His successor as rector of St Paul's Church was Rev. Edward Herbert Bleby.

==Other interests==
Sunter was a proud Yorkshireman, and a founder of the Society of Yorkshiremen in South Australia, later termed "Yorkshire Society". He was elected club president at the inaugural general meeting, Bishop Kennion having refused nomination. He was still president in 1897, when the society played host to visiting cricketers.

He was a founder of the Lady Kintore Cottages, a charity for supporting widows and deserted wives.
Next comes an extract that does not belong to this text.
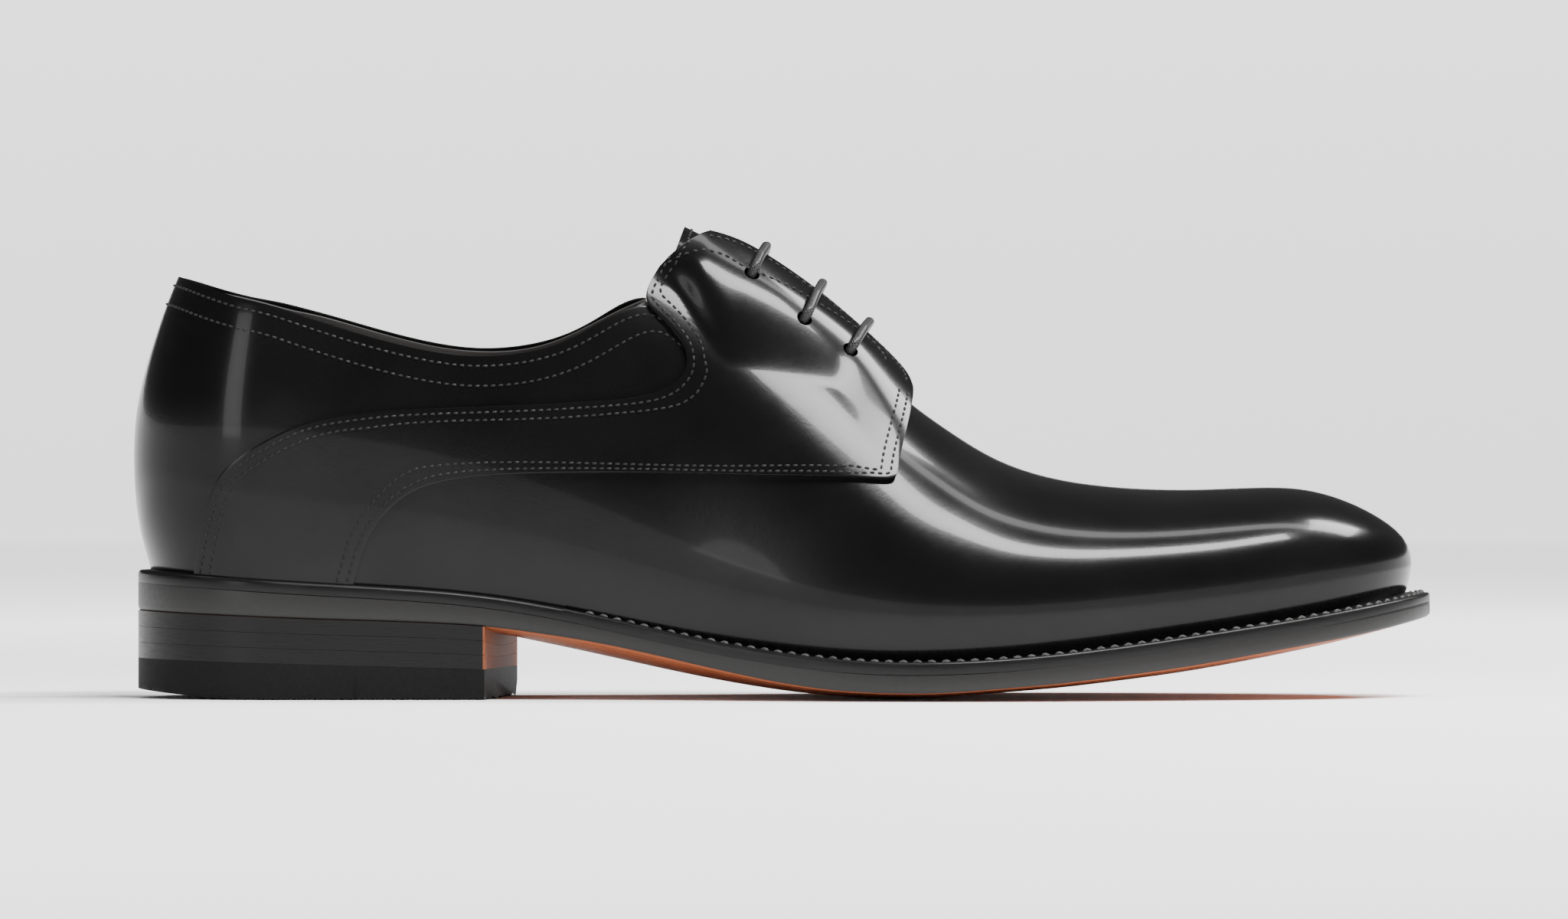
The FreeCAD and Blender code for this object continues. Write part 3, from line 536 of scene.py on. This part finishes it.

He was a keen cyclist (on one occasion his participation delaying a wedding ceremony), a vice-president of the League of SA Wheelmen 1897–1902.

==Recognition==
One of the four houses of Pulteney Grammar School is named "Moore-Sunter", in recognition of his influence while head master of the college, coupled with that of William Samuel Moore.

==Bibliography==
- Sunter, James The Doctrine of the Trinity — Not Opposed to Reason and Scripture

==Family==
James Sunter (1839–1909) married Miss Hepworth, of Bradford, in England. It is likely she died in England before he accepted the Adelaide position.
- Margaret Jessie Sunter ( – 14 October 1951) married Henry Ernest Fuller on 10 January 1893
- Isabel May Sunter (c. 1875 – 20 February 1947) married Louis Hugo Muecke (7 February 1873 – c. 25 July 1943) on 4 April 1899. Louis was a son of Hugo Carl Emil Muecke, consul for Germany. A son, James Sunter Muecke (1910–1975), was a noted ophthalmic surgeon.
- Robert Sunter (c. 1877 – 15 September 1934) of the Adelaide Steamship Company, champion boxer and governor of St Peter's College, was born in South Shields. The popular captain of the MV Manunda, he was first to "pipe" commentaries from the bridge to the dining room for the benefit of travellers.
- George Herbert Sunter (c. November 1881 – 24 July 1947) born at Newcastle-on-Tyne, was a buffalo hunter in the Northern Territory, and trepang fisherman. He was author of Adventures of a Trepang Fisher (1938) (Hurst and Blackett), died in Brisbane.
On 28 May 1894 in Sydney, Sunter married again, to Marie Caroline Schomburgk, daughter of Dr. Schomburgk, Director of the Adelaide Botanic Garden. She died at Altona-Elbe, Germany, on 17 April 1913. Her remains were interred at the North Road Cemetery on 23 June 1913.